Russell Hebets Aug. 9, 2011

This week the New York Times has reintroduced the public to the concept of dogs comforting witnesses during criminal trials in this article. The legal issues surrounding courtroom dogs are new to New York and the New York court system’s ultimate decision on the dogs might go a long way in establishing their legitimacy. In criminal law this issue has been going on for nearly a decade now, since the first courtroom dogs were used in Seattle in 2003. There are two primary questions that should be of interest to those involved in law in Colorado. First, is there a legal basis for allowing court dogs in Colorado? Second, should defense attorneys support the adoption of court dogs in the Colorado criminal justice system?

There is a growing body of literature trying to determine if there is a legal basis for court dogs. Right now the literature is fairly biased towards those who support the dogs’ use; this is probably because the dogs are not in widespread enough use to generate significant opposition at this point. There is growing precedent for court dogs use, courts in Washington began that practice and prosecutors’ offices in Texas, Georgia, Montana, and Florida, used the Washington model to start programs of their own according to Marianne Dellinger in her law review article on the issue entitled, “USING DOGS FOR EMOTIONAL SUPPORT OF TESTIFYING VICTIMS OF CRIME.” The best case for their use in Colorado comes from an excellent article in The Colorado Lawyer, Gabriela N. Sandoval writes:

“Colorado statutes, the Colorado Rules of Evidence, and secondary sources on practice and procedure vest the trial judge with broad discretion to control the interrogation of witnesses:28 The court shall exercise reasonable control over the mode and order of interrogating witnesses and presenting evidence so as to (1) make the interrogation and presentation effective for the ascertainment of the truth, (2) avoid needless consumption of time, and (3) protect witnesses from harassment or undue embarrassment.29

When it is clear that children are anxious or fearful, judges have made efforts to try to lessen the trauma associated with direct and cross-examination. For example, a child in a Colorado sex abuse case was called to the stand and, at first, she seemed withdrawn and unwilling to testify.30 The prosecutor called a recess and, outside the jury’s presence, told the trial judge the child was afraid.31 The judge permitted the child’s teenaged sister to accompany her during the examination, in an effort to ease her fear.32 On appeal, the defendant argued that the trial court abused its discretion by allowing the teen to sit next to her sister while she testified.33 The Colorado Court of Appeals disagreed and upheld the trial court’s decision.34”

While there seems to be a growing legal case supporting the use of court dogs the question is if defense attorneys should support this movement? In the New York case the lawyers for the defense point out that dogs are trained to help comfort the witness during stress, but that stress may come from lying to the court. The jury might believe that the dog is helping the witness proclaim painful truths when, in fact, the witness is under stress for other reasons. Also, the mere choice over which witnesses get to use the court dog might prejudice the jury. Usually only the victim or accuser is given access to the dogs, because they are generally reserved for children. In the case of a falsely accused defendant there are two reasons the dogs might create bias for the prosecution. First, the jury would believe that the accuser is so traumatized by the crime that they need assistance. Second, the defendant’s testimony might not be as powerful relative to the child, since the calming effect of the dog is touted for its ability to make children’s testimony better.
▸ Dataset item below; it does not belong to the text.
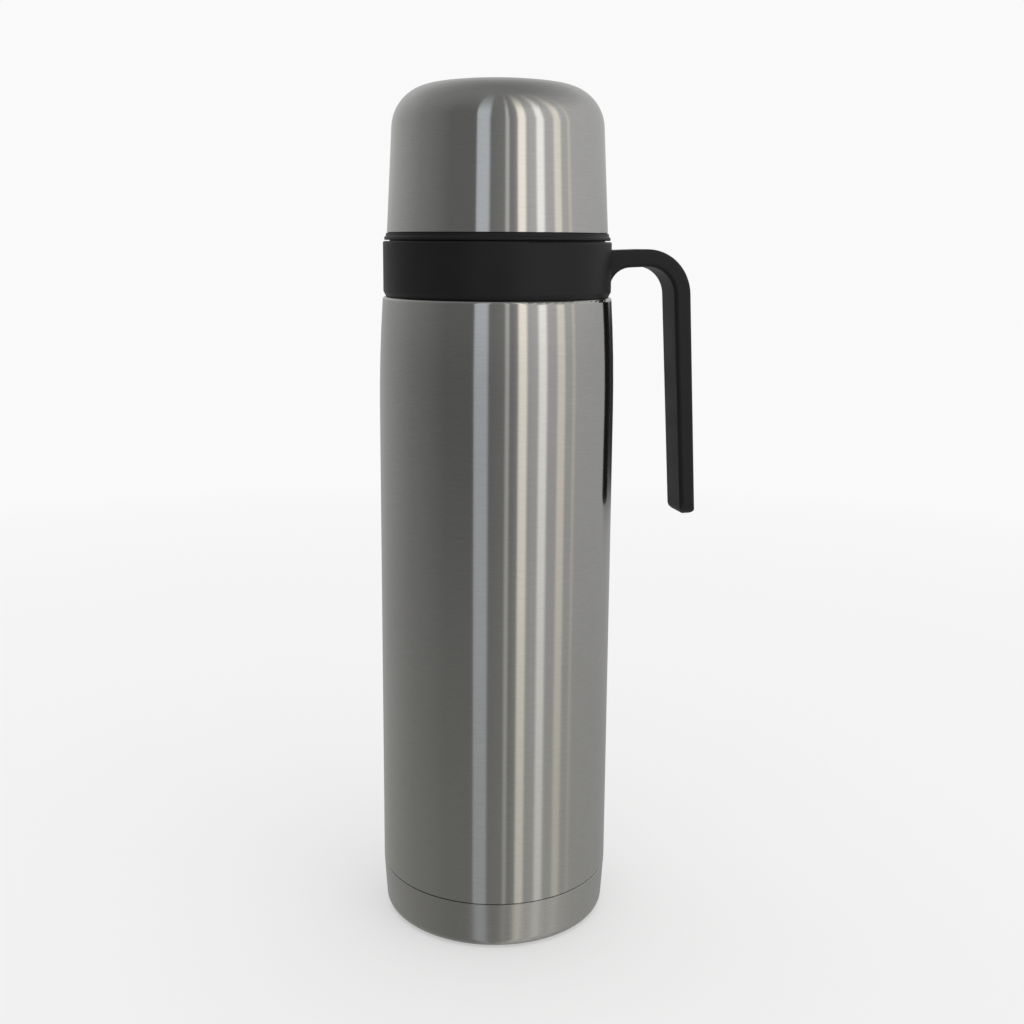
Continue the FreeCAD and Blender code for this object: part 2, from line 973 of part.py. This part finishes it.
def window(body, half_width, low, high, side, name):
    """Opens the grip's wall on the +X (side 1) or the -X side (side -1)."""
    corners = [
        (half_width * -1, low),
        Round(1.0),
        (half_width, low),
        Round(1.0),
        (half_width, high),
        (half_width * -1, high),
    ]
    cut_along_x(body, [corners], s.grip_radius - s.grip_wall - 2.0, side, 12.0, name)


def make_stopper_cap():
    """The upper half: ribbed grip, pouring window with its lip, air hole, and the button's bore."""
    body = new_body("stopper_cap")
    floor = s.deck_height + s.deck_thick + FIT * 0.5
    deck = floor + s.deck_thick
    grip_in = s.grip_radius - s.grip_wall
    bore = s.tube_bore
    guide = bore + 2.0
    roof = s.grip_top - 2.2
    turned(
        body,
        [
            (bore, floor),
            (s.grip_radius, floor),
            Round(1.6),
            (s.grip_radius, s.grip_top),
            Round(0.5),
            (bore, s.grip_top),
            (bore, s.guide_foot),
            (guide, s.guide_foot),
            (guide, roof),
            (grip_in, roof),
            (grip_in, deck),
            (bore, deck),
        ],
    )
    lip = s.grip_radius + 3.0
    pad(
        body,
        "XY_Plane",
        [
            ((s.grip_radius - 1.0) * -1, 6.0),
            Round(3.0),
            (lip * -1, 5.0),
            Round(3.0),
            (lip * -1, -5.0),
            ((s.grip_radius - 1.0) * -1, -6.0),
        ],
        deck - floor,
        "lip",
        middle=False,
        lift=floor,
    )
    rib = pad(
        body,
        "XZ_Plane",
        [
            (s.grip_radius - MERGE, deck + 1.0),
            (s.grip_radius + 0.6, deck + 1.6),
            (s.grip_radius + 0.6, s.grip_top - 3.2),
            (s.grip_radius - MERGE, s.grip_top - 2.4),
        ],
        1.6,
        "rib",
    )
    repeated(body, rib, GRIP_RIBS, "ribs")
    window(body, s.window_width / 2, deck, deck + s.window_height, -1, "pour_window")
    window(body, size_of(3.0), deck + 1.5, deck + 5.5, 1, "air_hole")


# ---------------------------------------------------------------- button and valve


def make_button():
    """The push button: a hollow cap with the boss that takes the stem."""
    body = new_body("button")
    wall = s.button_wall
    skirt_in = s.button_radius - 2.2
    stem = s.stem_radius + 0.02
    turned(
        body,
        [
            (s.button_radius, s.button_foot),
            (s.button_radius, s.button_foot + 1.6),
            (s.button_radius - 1.2, s.button_foot + 1.6),
            (s.button_radius - 1.2, s.button_foot + 3.4),
            (s.button_radius, s.button_foot + 3.4),
            Round(1.2),
            (s.button_radius, s.button_top),
            (6.5, s.button_top),
            Arc(40.0, -1),
            (0, s.button_top - 0.6),
            (0, s.stem_top + FIT),
            (stem, s.stem_top + FIT),
            (stem, s.button_foot - 1.5),
            (4.2, s.button_foot - 1.5),
            (4.2, s.button_top - wall),
            (skirt_in, s.button_top - wall),
            (skirt_in, s.button_foot),
        ],
    )


def make_valve_stem():
    """The rod that carries the valve disc, from the button down through the spider."""
    body = new_body("valve_stem")
    foot = s.stem_foot
    turned(
        body,
        [
            (0, foot - 0.6),
            (4.0, foot - 0.6),
            (4.6, foot),
            Round(0.5),
            (s.valve_radius - 1.5, foot),
            Round(0.5),
            (s.valve_radius - 1.5, foot + 1.5),
            (s.stem_radius, foot + 1.5),
            Round(0.4),
            (s.stem_radius, s.stem_top),
            (0, s.stem_top),
        ],
    )


def make_spring():
    """The return spring between the spider and the button."""
    body = new_body("button_spring")
    wire = s.spring_wire / 2
    start = s.spider_top + wire + 0.05
    end = s.button_top - s.button_wall - wire - 0.05
    sketch = new_sketch(body, "button_spring_section")
    outline(
        sketch,
        [
            (s.spring_radius, start - wire),
            Arc(wire, 1),
            (s.spring_radius, start + wire),
            Arc(wire, 1),
        ],
    )
    feature = body.newObject("PartDesign::AdditiveHelix", "button_spring_coil")
    feature.Profile = sketch
    feature.ReferenceAxis = (sketch, ["V_Axis"])
    feature.Mode = 0
    feature.setExpression("Pitch", s.spring_lead.text)
    feature.setExpression("Height", (end - start).text)
    checked(feature, body)


make_outer_shell()
make_liner_floor()
make_liner_tube()
make_liner_neck()
make_outer_bottom()
make_seal_bead()
make_getter()
make_radiation_foil()
make_base_cup()
make_collar()
ring(
    "collar_seal",
    s.neck_radius + FIT,
    s.boss_bore - FIT,
    s.bead_height + 2.0,
    s.bead_height + 4.2,
    0.6,
)
make_cup_shell()
make_cup_liner()
ring(
    "cup_gasket",
    s.boss_bore + 0.4,
    s.skirt_bore - s.thread_deep - 0.2,
    s.boss_top + FIT,
    s.liner_step - FIT,
    0.4,
)
make_cup_foam()
make_stopper_body()
make_stopper_nose()
make_stopper_cap()
ring(
    "stopper_gasket",
    s.nose_radius + FIT,
    s.stopper_radius + 0.2,
    s.ledge_height + 0.05,
    s.stopper_floor - 0.05,
    0.7,
)
make_stopper_foam()
make_valve_stem()
ring(
    "valve_seal",
    s.stem_radius + 0.5,
    s.valve_radius,
    s.stem_foot + 1.55,
    s.nose_foot - 0.05,
    0.5,
)
make_button()
ring(
    "button_seal",
    s.button_radius - 1.15,
    s.tube_bore - 0.05,
    s.button_foot + 1.7,
    s.button_foot + 3.3,
    0.5,
)
make_spring()

doc.recompute()
for thing in doc.Objects:
    if any(word in thing.State for word in ("Invalid", "Error")):
        raise RuntimeError(f"{thing.Name} has an error: {thing.getStatusString()}")
os.makedirs("parts", exist_ok=True)
for body in parts:
    shape = body.Shape
    if shape.isNull() or not shape.isValid() or len(shape.Solids) != 1:
        raise RuntimeError(f"{body.Label} is not one valid solid")
    shape.exportStep(f"parts/{body.Label}.step")
    print(body.Label, round(shape.Volume, 1))
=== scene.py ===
import json
import math

import bpy
from mathutils import Matrix, Vector


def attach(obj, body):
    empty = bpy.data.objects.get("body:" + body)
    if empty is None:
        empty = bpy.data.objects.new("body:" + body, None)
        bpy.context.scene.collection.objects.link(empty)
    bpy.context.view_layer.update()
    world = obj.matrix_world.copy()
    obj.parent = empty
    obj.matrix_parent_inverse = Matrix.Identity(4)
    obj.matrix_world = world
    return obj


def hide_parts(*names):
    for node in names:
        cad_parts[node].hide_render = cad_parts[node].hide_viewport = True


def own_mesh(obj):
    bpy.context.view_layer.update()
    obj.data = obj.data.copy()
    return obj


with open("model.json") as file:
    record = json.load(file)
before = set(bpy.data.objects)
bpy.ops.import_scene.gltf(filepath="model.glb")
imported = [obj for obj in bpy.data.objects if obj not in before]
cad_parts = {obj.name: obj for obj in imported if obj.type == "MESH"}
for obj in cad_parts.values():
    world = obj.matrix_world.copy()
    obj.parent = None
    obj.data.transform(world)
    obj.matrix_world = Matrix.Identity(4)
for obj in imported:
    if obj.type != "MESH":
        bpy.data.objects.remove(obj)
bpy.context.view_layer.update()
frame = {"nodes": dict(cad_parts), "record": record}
nodes = frame["nodes"]
scene = bpy.context.scene

# ---------------------------------------------------------------- camera

# The camera stands level with the collar's roof, a little round from the front, so that
# the handle points right and slightly away.
VIEW_AZIMUTH = math.radians(-14.0)
DISTANCE = 0.47216
EYE_HEIGHT = 0.25575
PITCH = math.radians(10.13)
ROLL = math.radians(0.31)
SENSOR_WIDTH = 36.0
LENS = 44.602
SHIFT = (0.01548, -0.03989)
towards = Vector((math.sin(VIEW_AZIMUTH), -math.cos(VIEW_AZIMUTH), 0.0))
sideways = Vector((math.cos(VIEW_AZIMUTH), math.sin(VIEW_AZIMUTH), 0.0))

camera_data = bpy.data.cameras.new("camera")
camera_data.sensor_width = SENSOR_WIDTH
camera_data.lens = LENS
camera_data.shift_x, camera_data.shift_y = SHIFT
camera = bpy.data.objects.new("camera", camera_data)
scene.collection.objects.link(camera)
turn = Matrix.Rotation(VIEW_AZIMUTH, 4, "Z") @ Matrix.Rotation(math.pi / 2 - PITCH, 4, "X")
place = Matrix.Translation(towards * DISTANCE + Vector((0, 0, EYE_HEIGHT)))
camera.matrix_world = place @ turn @ Matrix.Rotation(ROLL, 4, "Z")
scene.camera = camera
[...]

On the other hand, court dogs can be used to help the defense ask tough questions to a witness. According to one article the defense counsel chose to pet the dog along with the child witness so that a series of very difficult questions felt more like a conversation. This approach made the defense seem gentle and the jury felt like the defense had questioned the child well. By creating a more comfortable setting for witnesses that can be difficult to cross examine court dogs may help defense counsel ask a wider range of questions and receive longer and clearer responses from young witnesses. Additionally, in Colorado because witnesses under age 10 might not be held competent to testify court dogs may increase the number of cases where the primary witness to a crime can be cross examined. This would benefit the defense because they would be able to ask questions about their theory of the crime to the best witness.

While court dogs may still be a legal grey area defense practitioners should begin to think about what they might do if they are approached about using one. Current cases, such as the one in New York, are sure to go to appeal and will help gather evidence opposing their legal use. However, the dogs may still be allowed in a trial and the defense should create a specific strategy to optimize the use of any dog that is allowed in court. Primarily the defense should consider how it will change questions or interact with the dog, and maybe start the new legal practice suggested in this blog of asking for the reciprocal ability to use the dog for key defense witnesses.